By Jon Agar, on 26 September 2009

‘The Arctic is Russian’, explained Artur Chilingarov, leader of an expedition that planted a Russian flag on the sea floor at the North Pole in August 2007, ‘We must prove the North Pole is an extension of the Russian coastal shelf’. As Daniel Cressey explains, under the 1982 United Nations Convention on the Law of the Sea, countries could lay claim to areas beyond the standard 200 nautical mile limit, so long as there was a “natural prolongation” of its continental shelf. The Russians argued that the Lomonosov shelf, which stretches undersea across the polar region connected to the motherland. Canada and Denmark (Greenland) disputed the claim. The dispute would revolve wround interpretations of geophysical and geological data, snatched during explorations in the brief Arctic summer. At stake was unknown oil, gas and mineral wealth.

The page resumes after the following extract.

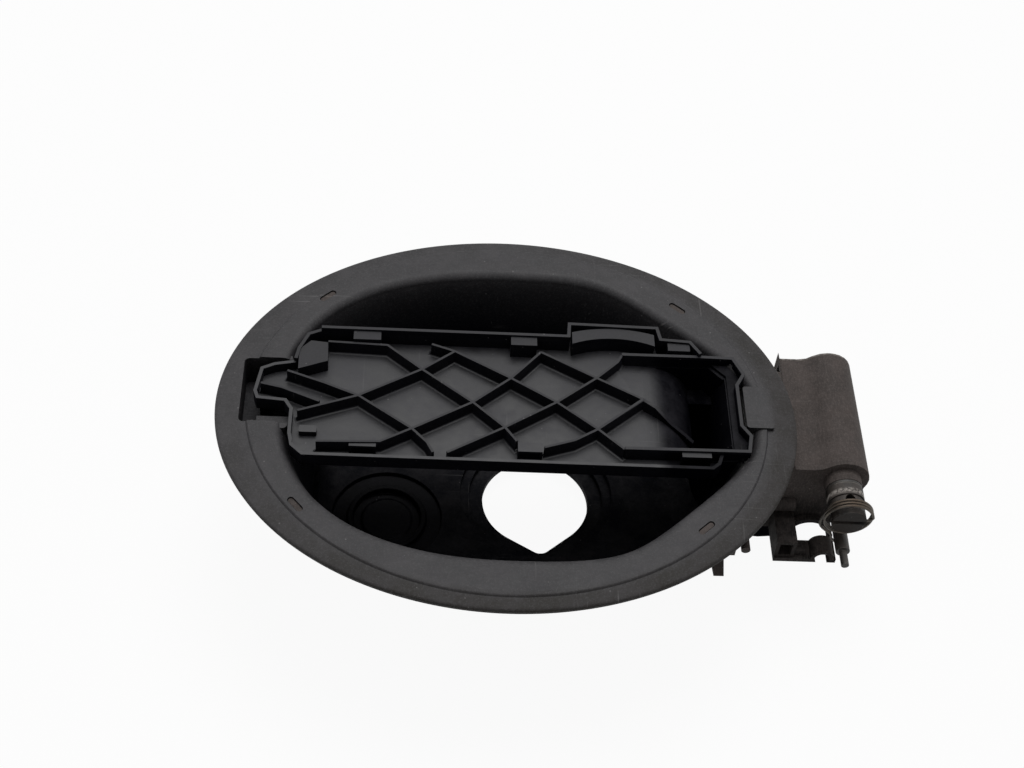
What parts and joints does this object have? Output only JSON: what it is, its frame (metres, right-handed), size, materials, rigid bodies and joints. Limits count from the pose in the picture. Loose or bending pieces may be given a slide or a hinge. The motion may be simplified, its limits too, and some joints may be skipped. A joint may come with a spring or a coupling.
{
  "type": "fuel filler flap housing",
  "caption": "Oval fuel filler flap housing: a soft pocket with a filler opening and a blanked second one, a side hinge box, and a ribbed flap carrier on a swan neck.",
  "frame": {"origin": "middle of the oval opening in the car's side panel that the flange fills, at the height of the flange's face", "axes": "+X towards the hinge, +Y across the opening, +Z out of the car through the opening"},
  "size_m": [0.2734, 0.1934, 0.089],
  "materials": {
    "soft_black": "matt, dusty",
    "hard_black": "fine grained",
    "dusty_plastic": "matt, brown dust",
    "steel": "dull spring steel"
  },
  "bodies": {
    "housing": {"soft_pocket": "soft_black", "carrier_frame": "dusty_plastic", "blanking_plug": "hard_black", "near_bush": "hard_black", "far_bush": "hard_black", "spring_peg": "steel", "line_bracket": "dusty_plastic", "torsion_spring": "steel"},
    "flap": {"flap_carrier": "hard_black", "hinge_axle": "hard_black", "axle_clip": "steel"}
  },
  "joints": [
    {"name": "flap_hinge", "type": "hinge", "parent": "housing", "child": "flap", "pos_m": [0.142, 0, -0.022], "axis": [0, 1, 0], "range_deg": [0, 75], "deforming": ["torsion_spring"]}
  ]
}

While reminiscent of Antarctic politics, in which scientific activity was a marker for future possible claims (discussed in my chapter of Cold War sciences) and despite the Russian presence, this episode is not best understood as a re-emergence of older Cold War tensions. Rather it is a vigorous expression of nationalistic interests. There are comparable clashes between Western nations – between France, Spain, Britain and Ireland over the Bay of Biscay for example.

Nevertheless, the two decades since the end of the Cold War have seen some of the organisations most associated, even defined, by the conflict, struggle for new rationales and identities. DARPA (the Defense Advanced Research Project Agency, the renamed ARPA in 1972) provides a good example.

Recall that ARPA was designed as a lean, fast-moving agency to fund defence research projects to enable the United States to overtake the Soviet Union following Sputnik. Its successes included the ARPANET, Project Vela (detecting nuclear detonations), the anti-ballistic missile system Defender, and stealth aircraft (first flying in 1977).

On the one hand DARPA in the post-Cold War years attracted criticism. Sharon Weinberger notes insider views that DARPA conferences were now “light in substance” and too close to Hollywood gimmickry. Furthermore, in the conflict in Iraq when innovative military solutions were needed, the Pentagon turned to agencies such as the Joint Improvised Explosive Device Defeat Organization, and not DARPA.

On the other hand, the old DARPA was regarded as a model of an innovative organisation, and a model to copy. Examples include IARPA (for Intelligence), HSARPA (for Homeland Security), and ARPA-E (for energy, with a particular emphasis on energy security and latterly climate change).